Konsekuensi-konsekuensi inilah yang nantinya mempengaruhi munculnya perilaku.
Operant
Conditioning adalah
hukum belajar yang dihasilkan oleh B.F. Skinner yang melakukan
eksperimen yang terhadap tikus menghasilkan hukum-hukum belajar, diantaranya:
a.
Law of operant conditining yaitu jika timbulnya perilaku
diiringi dengan stimulus penguat, maka kekuatan perilaku tersebut akan
meningkat
b.
Law of operant extinction yaitu jika timbulnya perilaku
operant telah diperkuat melalui proses conditioning itu tidak diiringi stimulus
penguat, maka kekuatan perilaku tersebut akan menurun bahkan musnah.

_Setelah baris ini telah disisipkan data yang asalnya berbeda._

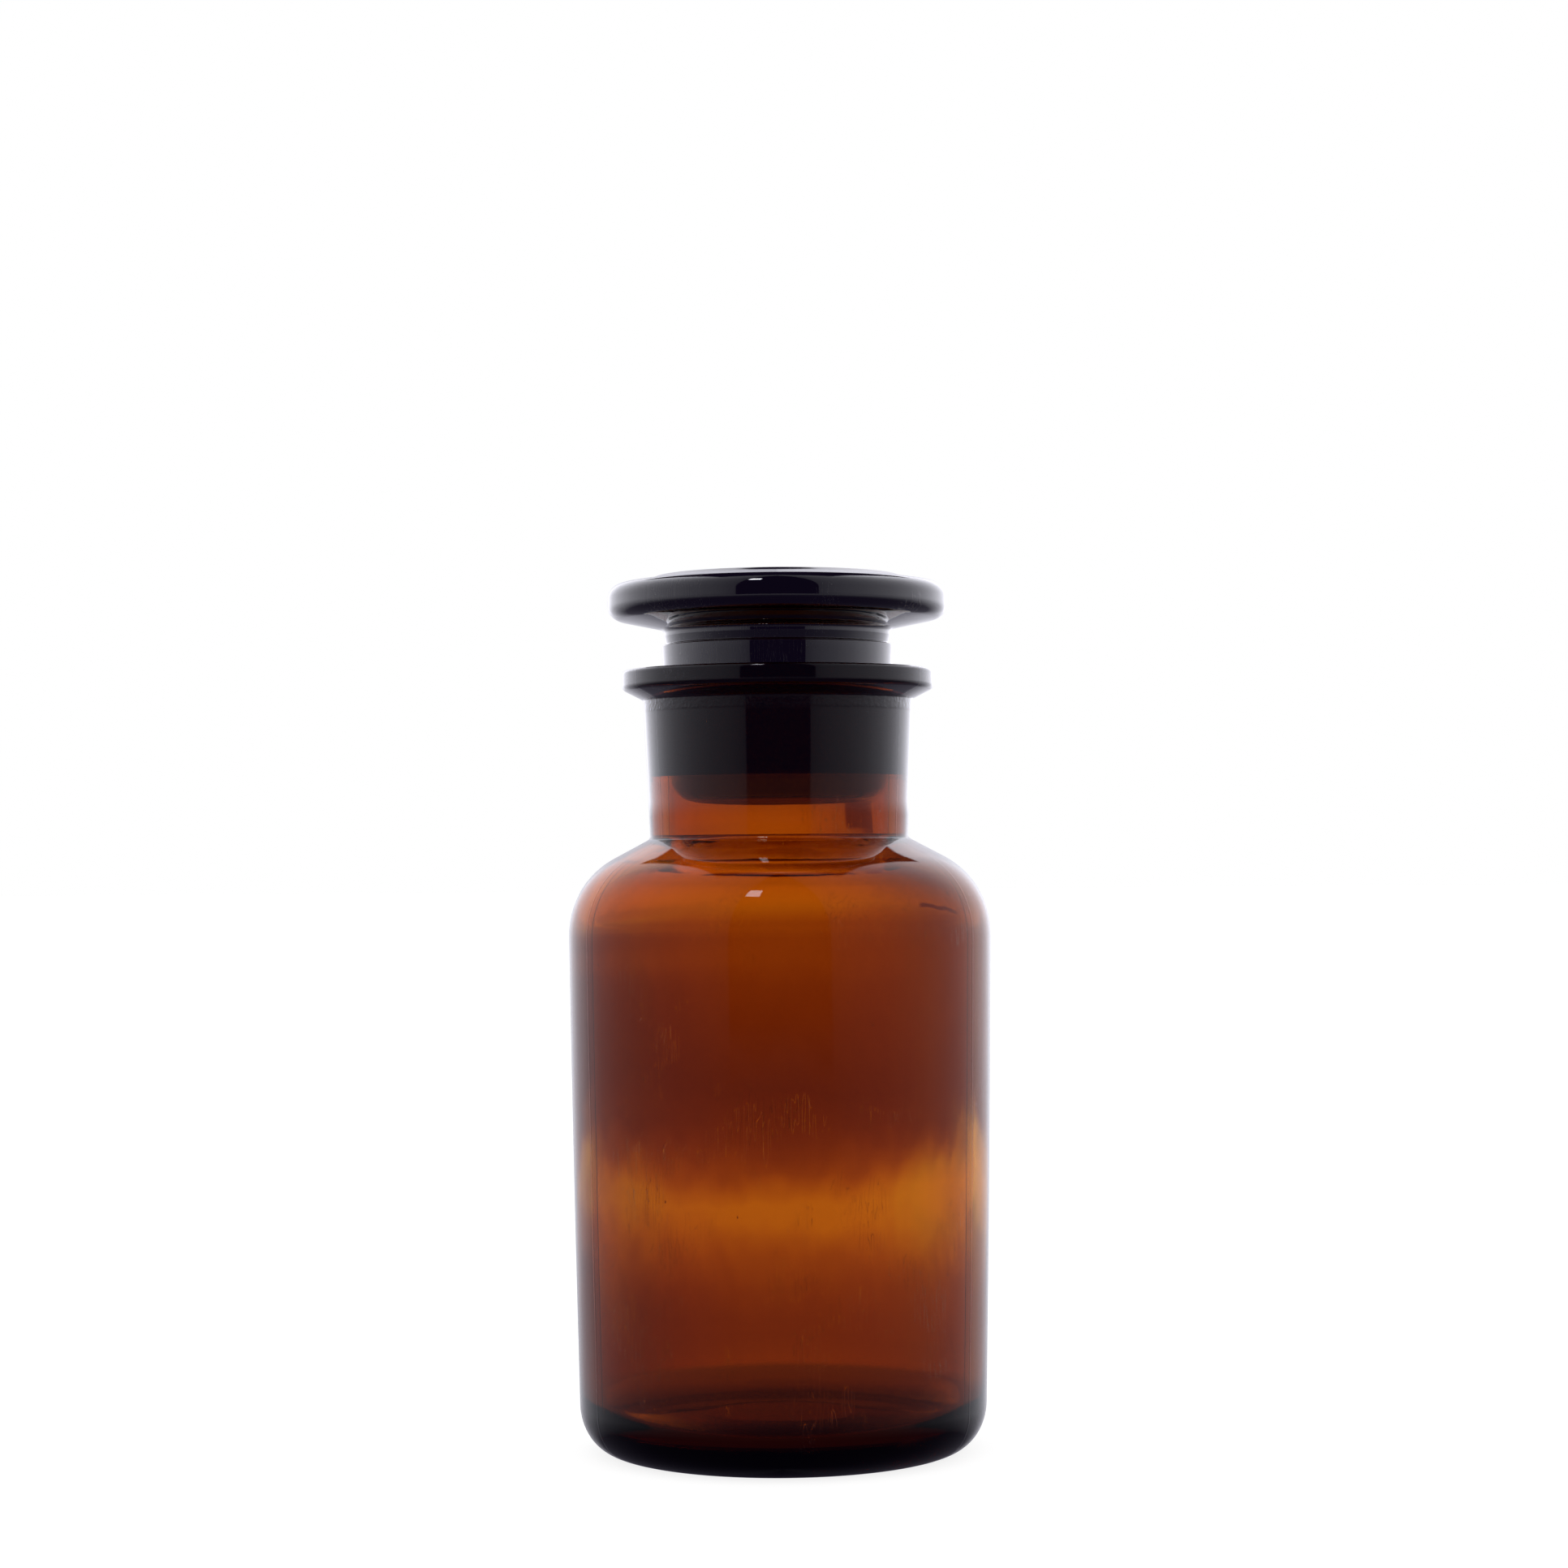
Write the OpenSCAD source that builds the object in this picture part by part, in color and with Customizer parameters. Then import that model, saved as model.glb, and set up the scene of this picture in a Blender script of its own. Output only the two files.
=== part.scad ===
// Wide-mouth reagent bottle in amber glass, with a solid ground-glass stopper.
// The origin is at the middle of the base, and +Z runs up the axis of the bottle.
// Each piece is one outline turned about Z. An outline's corners are given as
// [radius, height, rounding], and a corner with no rounding stays sharp.

/* [Body] */
// Diameter of the body at the shoulder
body_d = 86; // [84:0.5:90]
// Diameter of the body at the foot
foot_d = 82; // [80:0.5:84]
// How far the side bulges past a straight line from foot to shoulder
side_bulge = 0.2; // [0:0.1:0.5]
// Thickness of the wall
wall = 3.2; // [2.6:0.1:3.6]
// Width of the rounded heel, in from the side
heel_w = 7.5; // [6.5:0.5:8]
// Height of the rounded heel
heel_h = 9.5; // [8:0.5:11]
// Rounding of the heel inside
heel_inner_r = 6.5; // [5:0.5:7.5]
// Rounding of the shoulder outside
shoulder_r = 17.5; // [15:0.5:19]
// Slope of the shoulder up to the neck, in degrees from level
shoulder_slope = 28; // [26:1:30]

/* [Base] */
// Inner radius of the ring that the bottle stands on
ring_r = 31.4; // [29.8:0.2:31.8]
// Height of the hollow under the base at its middle
push_up = 2.7; // [2.2:0.1:3.2]
// Thickness of the glass in the middle of the base
base_t = 4.4; // [3.6:0.2:5.2]

/* [Neck] */
// Height at which the shoulder meets the neck
root_z = 123.8; // [122:0.2:126]
// Diameter of the neck at its root
root_d = 52.4; // [51.8:0.2:53]
// Diameter of the neck under its flange
neck_d = 55.0; // [54.4:0.2:55.6]
// Height of the mouth
mouth_z = 158; // [156:0.5:160]
// Diameter of the flange around the mouth
flange_d = 63.6; // [61:0.2:66]
// Height of the flange's upright edge
flange_edge = 3.8; // [3:0.1:4.4]
// Height of the slope under that edge
flange_slope = 2.2; // [1.6:0.1:2.6]

/* [Ground joint] */
// Diameter of the ground socket at the mouth
ground_d = 46.8; // [46:0.1:47.4]
// Length along the axis for a change of 1 in diameter
taper = 10; // [10:1:12]
// Length of the ground zone inside the neck
ground_l = 21.5; // [18:0.5:24]
// Gap between plug and socket, at rest, on the radius
joint_gap = 0.03; // [0.02:0.01:0.08]

/* [Stopper] */
// Depth of the plug below the mouth
plug_depth = 26.2; // [24:0.2:28]
// Rounding of the plug's lower end
plug_end_r = 5.5; // [3:0.5:6.5]
// Length of the ground plug that stands above the mouth
plug_proud = 5; // [4:0.2:6]
// Diameter of the shank between the plug and the disc
shank_d = 46.3; // [45:0.1:46.6]
// Length of the shank
shank_l = 3.4; // [3.2:0.1:4.5]
// Diameter of the disc
disc_d = 69.4; // [66:0.2:72]
// Thickness of the disc at its edge
disc_t = 6.4; // [6:0.1:7.4]
// Rounding of the disc's edge
disc_edge_r = 3.1; // [2.6:0.1:3.1]
// Radius of the raised middle of the disc
crown_r = 24.8; // [22:0.2:27]

/* [Hidden] */

// Largest turn between two points of a rounded corner, in degrees
arc_step = 7.5;
$fn = 128;

// The hollow under the base: a ring foot, a cone, a shallow dish and a round mark
foot_rise = 0.5;
dish_r = 16.4;
dish_drop = 0.7;
dish_rim = 0.4;
mark_r = 6.8;
mark_rise = 0.4;

// Below its ground zone the bore is a little wider, by this step on the radius
bore_step = 0.1;
bore_step_l = 1;
// Bevel at the mouth where the ground zone starts
mouth_bevel = 0.4;

// The inside floor, which is highest in the middle
floor_z = push_up + base_t;
floor_crown_r = 15;
floor_fall = 1.8;

// The side is straight or slightly bulged between these heights
side_from = 16;
side_to = 100;
side_steps = 7;

// The shank narrows down to the plug, by this on the radius, over this height
shank_waist = 0.35;
shank_waist_h = 1.9;
// The underside of the disc rises outwards from the shank
disc_rise = 2.4;
// The top of the disc climbs to a sloping step around its raised middle
top_rise = 1.3;
crown_step = 0.6;
crown_slope = 1.6;
crown_dome = 0.1;

shoulder_z = root_z - (body_d - root_d) / 2 * tan(shoulder_slope);
shoulder_inner_z = shoulder_z - wall / cos(shoulder_slope) + wall * tan(shoulder_slope);
bore_r = ground_r(mouth_z - ground_l) + bore_step;
root_inner_z = shoulder_inner_z + (body_d / 2 - wall - bore_r) * tan(shoulder_slope);
flange_z = mouth_z - flange_edge;
plug_top_z = mouth_z + plug_proud;
disc_z = plug_top_z + shank_l;
edge_z = disc_z + disc_rise;
top_z = edge_z + disc_t;

// Radius of the socket at height z
function ground_r(z) = ground_d / 2 + (z - mouth_z) / (2 * taper);

// Radius of the body's side at height z
function side_r(z) =
    let (t = z / shoulder_z)
    (foot_d + (body_d - foot_d) * t) / 2 + side_bulge * 4 * t * (1 - t);

// The outside of the heel, a quarter of an ellipse from the ground up to the side
function heel() = [
    for (a = [0 : arc_step : 90])
        let (z = heel_h * (1 - cos(a)))
        [side_r(z) - heel_w * (1 - sin(a)), z, 0]
];

// Points up the side, set in from the outside by the given depth
function side(inset) = [
    for (i = [0 : side_steps])
        let (z = side_from + (side_to - side_from) * i / side_steps)
        [side_r(z) - inset, z, 0]
];

function backwards(list) = [for (i = [len(list) - 1 : -1 : 0]) list[i]];
function flat(p) = [p[0], p[1]];
function unit(v) = v / norm(v);
function turned(v, a) = [v[0] * cos(a) - v[1] * sin(a), v[0] * sin(a) + v[1] * cos(a)];

// The arc that rounds corner p, which lies between corners a and b
function arc(a, p, b) =
    let (
        u = unit(flat(a) - flat(p)),
        v = unit(flat(b) - flat(p)),
        half = acos(u * v) / 2,
        centre = flat(p) + unit(u + v) * p[2] / sin(half),
        start = flat(p) + u * p[2] / tan(half) - centre,
        turn = -sign(cross(u, v)) * (180 - 2 * half),
        steps = ceil(abs(turn) / arc_step)
    )
    [for (i = [0 : steps]) centre + turned(start, turn * i / steps)];

function rounded(corners) =
    let (n = len(corners))
    [
        for (i = [0 : n - 1])
            each corners[i][2] == 0
                ? [flat(corners[i])]
                : arc(corners[(i + n - 1) % n], corners[i], corners[(i + 1) % n])
    ];

module turned_glass(corners) {
    rotate_extrude()
        polygon(rounded(corners));
}

// The hollow body, shoulder, neck and flange, all one piece of glass
module bottle() {
    base = [
        [0, push_up + mark_rise, 0],
        [mark_r, push_up + mark_rise, 0.2],
        [mark_r + 0.3, push_up, 0.2],
        [dish_r, push_up - dish_rim, 0.4],
        [dish_r + 0.6, push_up - dish_drop, 0.4],
        [ring_r - 0.5, foot_rise, 0.3],
        [ring_r, 0, 0.2]
    ];
    neck = [
        [body_d / 2, shoulder_z, shoulder_r],
        [root_d / 2, root_z, 1.2],
        [neck_d / 2, flange_z - flange_slope, 0.5],
        [flange_d / 2, flange_z, 1.4],
        [flange_d / 2, mouth_z, 0.9],
        [ground_r(mouth_z) + mouth_bevel, mouth_z, 0],
        [ground_r(mouth_z - mouth_bevel), mouth_z - mouth_bevel, 0]
    ];
    inner_neck = [
        [ground_r(mouth_z - ground_l), mouth_z - ground_l, 0],
        [bore_r, mouth_z - ground_l - bore_step_l, 0],
        [bore_r, root_inner_z, 3],
        [body_d / 2 - wall, shoulder_inner_z, shoulder_r - wall]
    ];
    inner_floor = [
        [foot_d / 2 - wall, floor_z - floor_fall, heel_inner_r],
        [floor_crown_r, floor_z, 30],
        [0, floor_z, 0]
    ];
    color("saddlebrown")
        turned_glass(concat(base, heel(), side(0), neck, inner_neck, backwards(side(wall)), inner_floor));
}

// The solid stopper: a ground plug, a shank and a disc to hold it by
module stopper() {
    plug_r = ground_r(mouth_z - plug_depth) - joint_gap;
    plug_top_r = ground_r(plug_top_z) - joint_gap;
    color("sienna")
        turned_glass([
            [0, mouth_z - plug_depth, 0],
            [plug_r, mouth_z - plug_depth, plug_end_r],
            [plug_top_r, plug_top_z, 0.3],
            [shank_d / 2 - shank_waist, plug_top_z + 0.3, 0],
            [shank_d / 2, plug_top_z + shank_waist_h, 0],
            [shank_d / 2, disc_z, 1.2],
            [disc_d / 2, edge_z, disc_edge_r],
            [disc_d / 2, top_z, disc_edge_r],
            [crown_r + crown_slope, top_z + top_rise, 0.4],
            [crown_r, top_z + top_rise + crown_step, 0.4],
            [0, top_z + top_rise + crown_step + crown_dome, 0]
        ]);
}

bottle();
stopper();
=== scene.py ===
"""A wide-mouth amber reagent bottle with a solid ground-glass stopper, on a plain pale floor.

Both pieces are lathed closed meshes of glass with real walls, so light bends and darkens in them as
it does in the real ones. Outlines are lists of (radius, height, rounding) in millimetres, and mm()
turns a millimetre into scene units.
"""

import math

import bmesh
import bpy
from mathutils import Euler, Matrix, Vector, noise


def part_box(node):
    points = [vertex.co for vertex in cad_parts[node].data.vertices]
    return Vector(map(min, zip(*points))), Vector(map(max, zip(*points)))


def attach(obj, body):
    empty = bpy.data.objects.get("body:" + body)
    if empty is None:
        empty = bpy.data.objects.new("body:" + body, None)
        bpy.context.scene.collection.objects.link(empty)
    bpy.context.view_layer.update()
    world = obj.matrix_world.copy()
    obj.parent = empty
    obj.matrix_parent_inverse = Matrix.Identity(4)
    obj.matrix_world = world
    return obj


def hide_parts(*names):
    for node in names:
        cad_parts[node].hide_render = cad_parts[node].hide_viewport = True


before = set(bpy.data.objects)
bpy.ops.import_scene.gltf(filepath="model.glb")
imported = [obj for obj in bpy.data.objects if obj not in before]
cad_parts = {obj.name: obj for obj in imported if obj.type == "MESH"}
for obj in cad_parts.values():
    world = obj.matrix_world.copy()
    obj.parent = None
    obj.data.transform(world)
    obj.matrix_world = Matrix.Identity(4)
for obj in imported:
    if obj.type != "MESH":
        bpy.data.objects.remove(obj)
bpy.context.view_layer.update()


def mm(value):
    return value / 1000


def polar(radius, azimuth, z):
    """A point in scene units. Azimuth is in degrees: 0 faces the camera, and +90 is to the right."""
    a = math.radians(azimuth)
    return Vector((mm(radius * math.sin(a)), mm(-radius * math.cos(a)), mm(z)))


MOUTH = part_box("bottle")[1].z * 1000
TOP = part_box("stopper")[1].z * 1000
PLUG_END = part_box("stopper")[0].z * 1000

# ---------------------------------------------------------------- camera

CAMERA_DISTANCE = 0.695
CAMERA_HEIGHT = 0.1209
CAMERA_LENS = 78.26
CAMERA_PITCH = 1.146
CAMERA_YAW = -0.09
CAMERA_ROLL = -0.45


def make_camera():
    data = bpy.data.cameras.new("camera")
    data.lens = CAMERA_LENS
    data.sensor_width = 36
    data.clip_start = 0.01
    camera = bpy.data.objects.new("camera", data)
    camera.location = (0, -CAMERA_DISTANCE, CAMERA_HEIGHT)
    aim = Euler((math.radians(90 + CAMERA_PITCH), 0, math.radians(CAMERA_YAW))).to_matrix()
    roll = Euler((0, 0, math.radians(CAMERA_ROLL))).to_matrix()
    camera.rotation_euler = (aim @ roll).to_euler()
    bpy.context.scene.collection.objects.link(camera)
    bpy.context.scene.camera = camera


# ---------------------------------------------------------------- outlines

ARC_STEP = math.radians(5)


def rotated(v, angle):
    c, s = math.cos(angle), math.sin(angle)
    return Vector((v.x * c - v.y * s, v.x * s + v.y * c))


def arc(before, corner, after):
    """The points that round a corner, from the side of one neighbour to the side of the other."""
    here = Vector(corner[:2])
    u = (Vector(before[:2]) - here).normalized()
    v = (Vector(after[:2]) - here).normalized()
    half = math.acos(max(-1, min(1, u.dot(v)))) / 2
    centre = here + (u + v).normalized() * corner[2] / math.sin(half)
    start = here + u * corner[2] / math.tan(half) - centre
    turn = (math.pi - 2 * half) * (-1 if u.x * v.y - u.y * v.x > 0 else 1)
    steps = max(2, math.ceil(abs(turn) / ARC_STEP))
    return [centre + rotated(start, turn * i / steps) for i in range(steps + 1)]


def rounded(corners):
    """An outline's points, with each corner that has a rounding replaced by its arc."""
    points = []
    last = len(corners) - 1
    for i, corner in enumerate(corners):
        if corner[2] == 0:
            points.append(Vector(corner[:2]))
        else:
            points += arc(corners[max(i - 1, 0)], corner, corners[min(i + 1, last)])
    return points


def divided(points, longest):
    """The same outline with its long straight stretches split into shorter ones."""
    result = [points[0]]
    for a, b in zip(points, points[1:]):
        steps = max(1, math.ceil((b - a).length / longest))
        result += [a.lerp(b, i / steps) for i in range(1, steps + 1)]
    return result


# ---------------------------------------------------------------- the bottle's outline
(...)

Reber (Muhibin Syah, 2003)
menyebutkan bahwa yang dimaksud dengan operant adalah sejumlah perilaku
yang membawa efek yang sama terhadap lingkungan. Respons dalam operant
conditioning terjadi tanpa didahului oleh stimulus, melainkan oleh efek yang
ditimbulkan oleh reinforcer. Reinforcer itu sendiri pada dasarnya adalah
stimulus yang meningkatkan kemungkinan timbulnya sejumlah respons tertentu,
namun tidak sengaja diadakan sebagai pasangan stimulus lainnya seperti dalam classical
conditioning.
3. Kelemahan
Teori Behavioristik
a. Hanya mengakui adanya stimulus dan
respon yang dapat diamati
b. Kurang memberikan ruang gerak yang
bebas bagi pebelajar untuk berkreasi, bereksperimentasi dan mengembangkan
kemampuannya sendiri
c. Pebelajar berfikir linier,
konvergen, tidak kreatif dan tidak produktif
d. Pebelajar atau orang yang belajar
harus dihadapkan pada aturan-aturan yang jelas dan ditetapkan terlebih dulu
secara ketat
e. Kontrol belajar harus dipegang oleh
sistem yang berada di luar diri pebelajar
4. Kelebihan
Teori Behavioristik
Sesuai untuk perolehan kemampuan
yang membutuhkan praktik dan pembiasaan yang mengandung unsur-unsur seperti
kecepatan, spontanitas, kelenturan, reflex.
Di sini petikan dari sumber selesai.